Focus: controversial horse issues
“We have to team up and find our allies,” says Wallis, adding that’s how the United Organizations of the Horse group came about. “United Horsemen came about to deal with two hot-button issues nobody wanted to touch – the need to have humane and regulated horse processing in the U.S., and the need to control the overpopulation and management problems of feral horses not only on the BLM but on state, private and tribal grounds.”
“The BLM has a mandate to manage their horses, but they also have the luxury of calling on the U.S. taxpayers to fund it. The tribes don’t have that – the Yakima in the Northwest have 16,000 horses on land that would responsibly carry 3,500. The Navajo nation thinks they have somewhere in the neighborhood of 60,000 to 75,000 head of excess horses. The tribes have seen a huge uptick in the number of horses kicked out on the open range, and a number of them have BLM freeze brands.”

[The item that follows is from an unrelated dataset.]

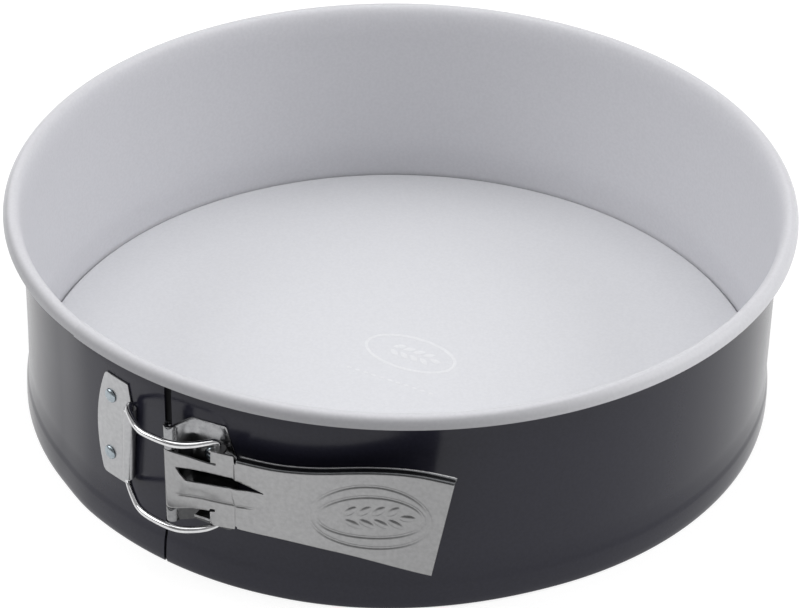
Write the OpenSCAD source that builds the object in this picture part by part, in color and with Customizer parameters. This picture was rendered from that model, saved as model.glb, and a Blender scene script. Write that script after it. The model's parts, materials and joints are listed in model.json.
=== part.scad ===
// Springform cake pan: a lapped sheet-steel side band closed by an over-centre
// lever clasp, and a loose round base that sits on the lip at the band's foot.
// Origin: centre of the plane that the pan stands on. +Z up, -Y towards the seam.
// Places round the band are given in mm along the wall, measured from the seam:
// positive to the right as seen from outside, where the hinge and lever are.

/* [Pan] */
// Inside radius of the band's wall
pan_r = 130; // [110:1:150]
// Height from the table to the top of the rim
pan_h = 78; // [70:1:95]
// Thickness of the band's sheet
sheet_t = 0.6; // [0.5:0.1:0.7]
// Outer radius of the half-round rim
rim_r = 3.3; // [2.8:0.1:4]
// Length of the tongue that runs behind the outer layer
tongue_len = 37; // [36:1:45]

/* [Foot and base] */
// Height of the bulged foot that receives the base
foot_h = 11; // [9:0.5:13]
// How far the foot stands out from the wall
foot_out = 0.7; // [0.6:0.1:0.9]
// Width of the lip that carries the base
lip_w = 2.9; // [2.5:0.1:4]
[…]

“We have a rescue community with maybe 6,000 spots for rescue horses across the country, and around 200,000 horses with no place to go every year,” says Wallis.
“We need slaughter back, and we need a responsible way to manage these horses,” she says.
As a result of the cooperation amongst not only the equine industry but also lab research, circuses and zoos, the group was able to convince Congress that horse processing should have never been put into the appropriations bill with no hearings, which would have allowed horse people to explain the inevitable result.
“Last spring we were fortunate to receive the GAO report on horse welfare, which was title ‘The Unintended Consequences of Domestic Slaughter Cessation,’ and we were able to convince enough Senators that the ban needed to be taken off the appropriations bill,” she says.
Groups seeks plant
“Now we’re in a full-court press to get horse plants up and running around the country,” says Wallis, mentioning a company in which she’s involved – Unified Equine. “The first thing we did was survey the country, looking for a plant that was currently or had recently processed large mammals and was already USDA-inspected and that was somewhere in the southern Midwest.”
She says their aim is for the first plant to be quickly brought up to speed and used as an example, with all the “bells and whistles” to show the world how to process horses, and how to do it right.
“We think we need to be open about what we’re doing, and talk about it as a responsible, ethical way to deal with horses that aren’t needed or wanted for another purpose,” states Wallis. “We have some good investors and partners – we’ve partnered with a Belgian company that markets to 24 countries, and we’re going for it.”
In addition to a promising location in Missouri, Wallis lists southeast Iowa, Roswell, N.M., Hermiston, Ore. and Riverton as additional potential locations.
“There’s a lot of activity, and a lot of excitement,” she says.
Of the Riverton area, she says the local economic development members invited her there to speak about developing a horse processing plant.
“I think there will a plant processing horses within a couple months. I don’t know if it will be in New Mexico, Missouri or Iowa, but I predict we’ll have a few horses headed through a plant in just a few months,” predicts Wallis. “It will take a while for us to get to a balance in the horse industry, and it will never be huge – even when we’re in total balance, which we think will be six or eight plants scattered around the country, we’re still only talking about 200,000 head per year, and that’s miniscule next to the beef or hog business, but it’s what the horse world needs to have a healthy industry and a healthy market.”
Shut down: how it began
“What happened was that well-funded, well-organized radicals were successful in closing down the last three horse processing plants in the U.S. in 2007,” says Wyoming State Representative Sue Wallis of the closure of the U.S. horse processing industry.
“Most people don’t understand how we got into the mess we’re in today, and it stems from the Great Depression,” says Wallis. “During the Depression, one thing the New Deal implemented was the Agriculture Adjustment Act, which forced ranchers to sell their livestock to the government, on the theory that the reason the cattle, hog and sheep market was so poor was not because the economy was ruined and nobody had money to buy food, but because there were too many livestock.
“My grandparents were forced to sell their cattle for a dollar a head, and the government came and dug huge pits with bulldozers, drove the cattle in, shot them and covered them with lye, in a country where people were starving to death, so nobody could use the meat.
“Then, when WWII broke out, there wasn’t enough meat in this country to feed the troops, and almost simultaneously there were many excess horses because, when farmers couldn’t hire somebody to drive their teams they bought tractors. John Deere took over the country in the ‘40s and there were excess horses standing around, but they were good meat and the government and the people started using it.”
“When the war was over, the cheap horses were a significant threat to the cattle market, because horsemeat is similar to beef and unscrupulous characters were buying excess horses and passing them off as beef,” says Wallis. “The cattle people did a ‘whisper campaign,’ reminding the guys back from the war of eating nasty cold canned meat in a muddy trench, and it was easy to get across the idea that horsemeat was unfit for human consumption. A couple states, Texas included, went to the extent of passing a law that horsemeat was not for human consumption.”
“That was 1948, and the issue was market share – it had zero to do with animal welfare, but that’s the law in 2007 that the Humane Society of the United States (HSUS) dug up in Texas and took to court to shut down two of the three existing horse plants,” she states.